Exercise input:
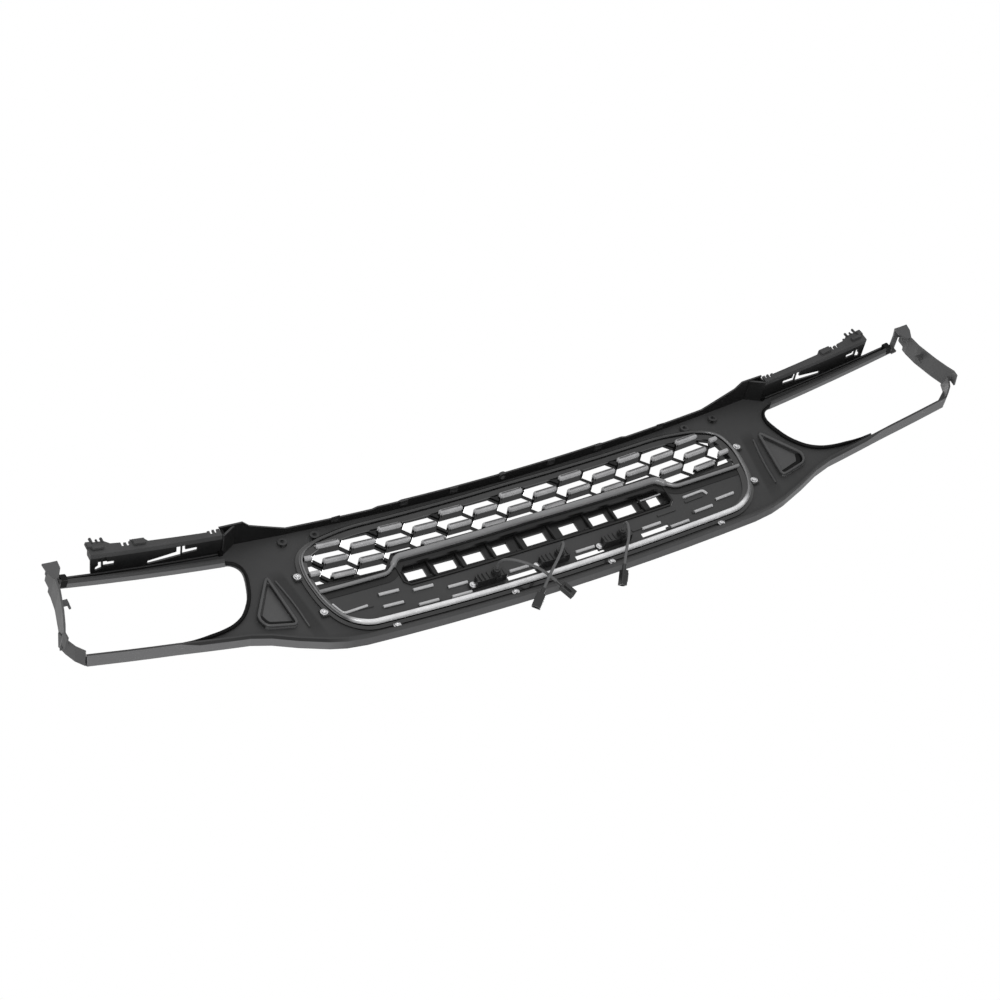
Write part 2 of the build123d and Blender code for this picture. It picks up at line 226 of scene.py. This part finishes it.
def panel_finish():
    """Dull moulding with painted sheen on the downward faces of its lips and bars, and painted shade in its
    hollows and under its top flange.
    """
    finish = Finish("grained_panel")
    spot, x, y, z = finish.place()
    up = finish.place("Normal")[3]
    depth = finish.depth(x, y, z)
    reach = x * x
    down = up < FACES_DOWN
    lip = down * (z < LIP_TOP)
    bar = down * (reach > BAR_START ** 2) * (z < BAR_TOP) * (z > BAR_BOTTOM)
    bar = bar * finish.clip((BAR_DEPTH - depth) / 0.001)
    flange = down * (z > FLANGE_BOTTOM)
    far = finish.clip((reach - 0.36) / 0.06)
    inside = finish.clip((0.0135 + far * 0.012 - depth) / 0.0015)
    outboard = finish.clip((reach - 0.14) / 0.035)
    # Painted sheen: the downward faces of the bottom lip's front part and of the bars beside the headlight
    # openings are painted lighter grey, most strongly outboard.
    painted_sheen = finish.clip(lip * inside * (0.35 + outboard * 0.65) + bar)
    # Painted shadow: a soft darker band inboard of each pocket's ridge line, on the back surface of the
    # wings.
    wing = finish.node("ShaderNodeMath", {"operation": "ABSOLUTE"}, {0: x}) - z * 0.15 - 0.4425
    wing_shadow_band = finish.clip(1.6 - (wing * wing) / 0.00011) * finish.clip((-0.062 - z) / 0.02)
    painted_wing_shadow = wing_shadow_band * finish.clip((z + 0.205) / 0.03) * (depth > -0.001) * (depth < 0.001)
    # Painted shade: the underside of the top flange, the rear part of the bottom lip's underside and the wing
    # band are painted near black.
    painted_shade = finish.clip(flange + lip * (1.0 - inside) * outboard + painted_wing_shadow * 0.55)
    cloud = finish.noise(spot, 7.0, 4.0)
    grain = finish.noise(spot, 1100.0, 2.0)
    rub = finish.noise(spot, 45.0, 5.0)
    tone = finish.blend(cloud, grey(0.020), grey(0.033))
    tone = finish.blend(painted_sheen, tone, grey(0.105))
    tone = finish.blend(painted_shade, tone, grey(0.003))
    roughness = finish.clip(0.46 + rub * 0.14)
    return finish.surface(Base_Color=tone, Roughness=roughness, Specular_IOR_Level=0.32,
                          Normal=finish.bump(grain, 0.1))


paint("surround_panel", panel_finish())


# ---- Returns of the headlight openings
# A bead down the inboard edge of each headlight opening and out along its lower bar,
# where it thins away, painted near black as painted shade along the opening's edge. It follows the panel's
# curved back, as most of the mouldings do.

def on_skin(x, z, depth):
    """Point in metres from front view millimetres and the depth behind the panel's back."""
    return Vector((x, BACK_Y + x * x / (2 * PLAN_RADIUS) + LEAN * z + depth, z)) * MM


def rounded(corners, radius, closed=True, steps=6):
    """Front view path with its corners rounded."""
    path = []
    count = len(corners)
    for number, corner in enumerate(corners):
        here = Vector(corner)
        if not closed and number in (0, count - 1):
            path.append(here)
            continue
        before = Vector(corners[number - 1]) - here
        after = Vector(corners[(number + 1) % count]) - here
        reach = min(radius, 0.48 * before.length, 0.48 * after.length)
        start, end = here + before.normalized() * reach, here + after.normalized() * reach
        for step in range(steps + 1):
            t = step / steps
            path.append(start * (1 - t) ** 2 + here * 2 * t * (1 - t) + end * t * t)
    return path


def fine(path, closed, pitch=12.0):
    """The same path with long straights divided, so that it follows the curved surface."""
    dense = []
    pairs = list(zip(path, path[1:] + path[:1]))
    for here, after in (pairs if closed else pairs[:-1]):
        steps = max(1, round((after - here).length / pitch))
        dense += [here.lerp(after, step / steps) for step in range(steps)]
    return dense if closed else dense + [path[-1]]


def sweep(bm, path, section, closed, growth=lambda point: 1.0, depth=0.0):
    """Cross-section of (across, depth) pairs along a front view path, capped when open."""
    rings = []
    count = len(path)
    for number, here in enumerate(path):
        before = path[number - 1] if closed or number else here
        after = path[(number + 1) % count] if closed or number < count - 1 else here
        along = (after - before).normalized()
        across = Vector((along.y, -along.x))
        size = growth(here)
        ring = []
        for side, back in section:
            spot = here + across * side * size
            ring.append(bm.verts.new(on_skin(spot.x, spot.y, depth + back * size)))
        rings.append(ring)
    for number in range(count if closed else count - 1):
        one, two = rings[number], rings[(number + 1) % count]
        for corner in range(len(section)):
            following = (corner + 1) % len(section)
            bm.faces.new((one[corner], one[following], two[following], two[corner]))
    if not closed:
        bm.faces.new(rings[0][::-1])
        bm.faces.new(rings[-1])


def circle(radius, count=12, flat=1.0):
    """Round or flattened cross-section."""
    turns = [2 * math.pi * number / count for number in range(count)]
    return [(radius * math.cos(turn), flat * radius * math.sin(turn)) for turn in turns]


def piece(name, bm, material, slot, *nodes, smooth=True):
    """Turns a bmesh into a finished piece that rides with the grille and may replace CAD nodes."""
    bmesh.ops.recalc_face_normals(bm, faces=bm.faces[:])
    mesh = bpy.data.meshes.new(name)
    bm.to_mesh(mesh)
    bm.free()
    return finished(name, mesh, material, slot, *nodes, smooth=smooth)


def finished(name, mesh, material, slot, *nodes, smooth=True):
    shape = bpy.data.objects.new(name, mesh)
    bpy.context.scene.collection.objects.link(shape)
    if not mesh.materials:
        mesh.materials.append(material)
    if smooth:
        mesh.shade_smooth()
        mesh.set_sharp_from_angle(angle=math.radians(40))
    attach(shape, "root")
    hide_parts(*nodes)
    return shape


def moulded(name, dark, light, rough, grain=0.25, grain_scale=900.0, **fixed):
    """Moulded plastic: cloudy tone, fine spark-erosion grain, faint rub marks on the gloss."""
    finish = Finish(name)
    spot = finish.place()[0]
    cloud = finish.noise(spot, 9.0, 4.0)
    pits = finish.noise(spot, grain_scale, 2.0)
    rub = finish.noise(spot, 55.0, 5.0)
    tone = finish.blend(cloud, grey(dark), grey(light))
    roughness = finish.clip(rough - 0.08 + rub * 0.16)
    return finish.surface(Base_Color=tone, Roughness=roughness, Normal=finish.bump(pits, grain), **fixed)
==
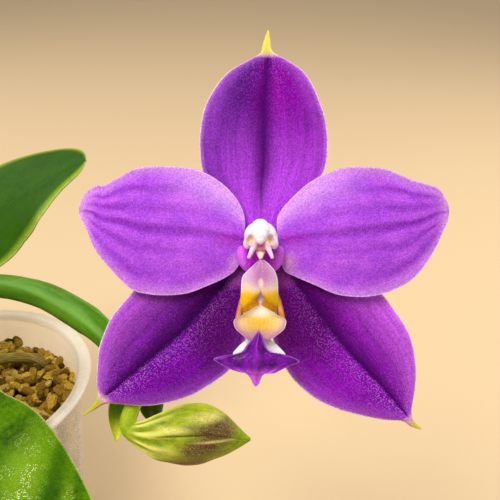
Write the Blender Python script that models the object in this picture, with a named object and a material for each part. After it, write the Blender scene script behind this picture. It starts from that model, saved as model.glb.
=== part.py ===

Directions for this task: Using the listing above, show each line holding the string "scene".

Answer for the task:
Write part 2 of the build123d and Blender code for this picture. It picks up at line 226 of scene.py. This part finishes it.
    bpy.context.scene.collection.objects.link(shape)
Write the Blender Python script that models the object in this picture, with a named object and a material for each part. After it, write the Blender scene script behind this picture. It starts from that model, saved as model.glb.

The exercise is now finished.